– Мы поедем на охоту, – твердо сказал Риго. – К тому времени наши лошади уже полностью восстановятся от криосна.

– Нет, – сказала Марджори, качая головой. – Очевидно, мы не должны этого делать.

– Не говори глупостей, – одёрнул её муж, как он часто делал, не подумав, и сразу же почувствовал в ответ плохо скрываемое раздражение на её лице.

– Риго, мой дорогой, ты же не думаешь, что это была моя идея отказать от прямого участия в Охоте верхом, – она издала язвительный смешок. – Обермуна бон Хаунсер чуть не хватил удар, когда я просто предложила присоединиться к их Охоте.

– Чёрт возьми, Марджори. Почему меня послали сюда? Почему они настояли на твоём присутствии? Не считая твоих навыков в верховой езде?

Он свирепо посмотрел на жену. Стелла уставилась на него, слегка хихикая, наслаждаясь этим диссонансом. Тони издал неприятные негромкие звуки в горле, как он делал, когда оказывался втянутым в какой-то кажущийся конфликт между ними.

– Я была уверена, что есть какая-то важная причина, ради чего мы здесь. Ну хоть какая-то? – криво усмехнулась Стелла, невольно отвлекая враждебность своего отца по отношению к Марджори и навлекая её на себя.

– Даже не сомневайся! Иначе мы бы вряд ли были сейчас здесь, – сердито отрезал он. Мы с матерью, также, как и вы, предпочли бы остаться дома, на Терре и жить своей жизнью.

Родриго зло хлестнул кнутом, сбивая семенную коробочку с высокой травы. – Марджори, что это всё значит, они что совсем запретили нам ездить верхом?

Марджори ответила тихим, но ровным голосом, стараясь успокоить их всех: – Я не знаю, почему мы не можем принять непосредственное участие в Охоте, но обермун бон Хаунсер ясно дал мне понять, что мы не должны этого делать. В конце концов, мы не боны. К тому же, по сути, ни в Святом Престоле, ни на Терре ничего не знают о Траве.

Риго хотел было возразить ей что-то, но внезапно в пространство прорезал душераздирающий звук, похожий на крик.

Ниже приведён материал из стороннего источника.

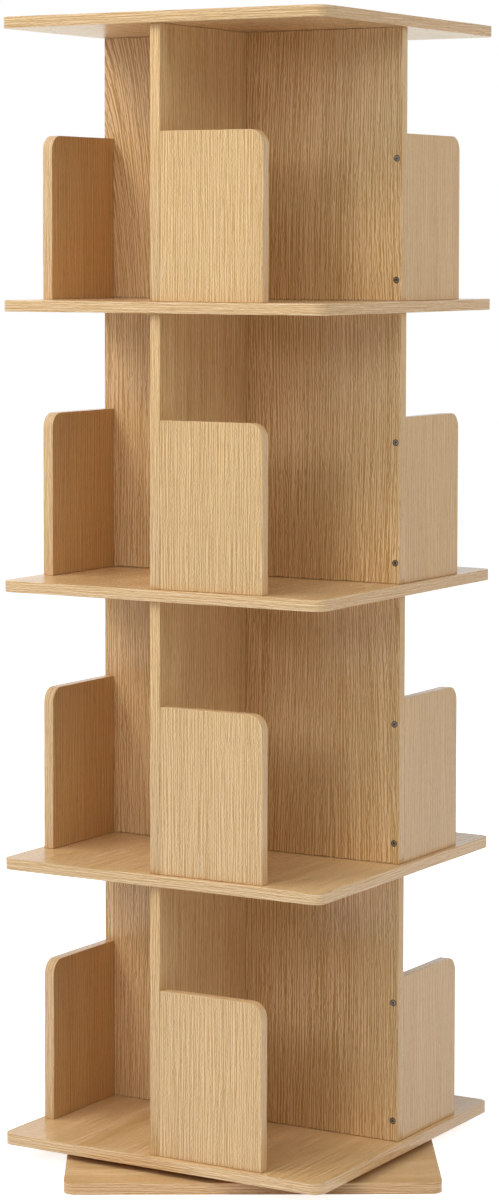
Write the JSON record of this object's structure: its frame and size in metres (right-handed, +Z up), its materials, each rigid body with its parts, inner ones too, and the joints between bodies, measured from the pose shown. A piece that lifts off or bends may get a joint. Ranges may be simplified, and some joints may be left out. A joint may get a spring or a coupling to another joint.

– Что это было, чёрт возьми? – выдохнул замерший на месте Риго.

Насторожившись, они ждали, приготовившись к возможному бегству. Ничего. Крик больше не повторился.

***

Эль Диа Октаво пробудился от дурного сна, обнаружив, что ноги его не касаются земли. Он попытался брыкаться, но это вышло у него как-то слабо. В горле пересохло. Чей-то голос приглушённо донёсся сквозь болезненную пелену: – Ослабь канат, недоумок, и опусти его на землю.

Копыта коснулись твердой поверхности, и жеребец, весь дрожа, опустил голову. Он чувствовал людской запах. Они были где-то рядом, но ему не удалось поднять непривычно ослабшую шею и посмотреть. Тогда он раздул ноздри, пробуя воздух. Чья-то рука пробежала по его боку, по шее. Знакомая рука, но не хозяйская. Это был тот парень, что больше всего походил на Неё, – не та девушка, что была так похожа на Него.

– Шшш, шшш, – произнёс Тони. – Хороший мальчик. Просто постойте так немного. Скоро придёшь в себя. Шшш, шшш.

Эль Диа зафыркал, ища ласки, и рука тут же легла на его шею.

– Шшш.

Сон рассеивался. Он послушно поднялся по пандусу на что-то движущееся, а затем снова заснул. Когда эта штука перестала двигаться, он проснулся достаточно, чтобы снова спуститься по пандусу, и она была там. Хозяйка.

– Она! – радостно заржал Миллефьёри. – Хорошо! Она!

Эль Диа согласно тряхнул гривой, издав какой-то горловой звук, волоча ноги, пытаясь последовать за Ней. Запахи были какими-то неправильными; звуки были знакомыми, но вот с запахами было что-то неладное. Когда он был внутри стойла и лежал там на траве, там тоже пахло не так, как надо.

Снаружи послышался шум – это кричал другой жеребец, создавая резкий шум в чутких ушах. Эль Диа Октаво недовольно заржал на него, и кобылы тоже. Через мгновение Дон Кихот затих, издав напоследок страдальческий звук.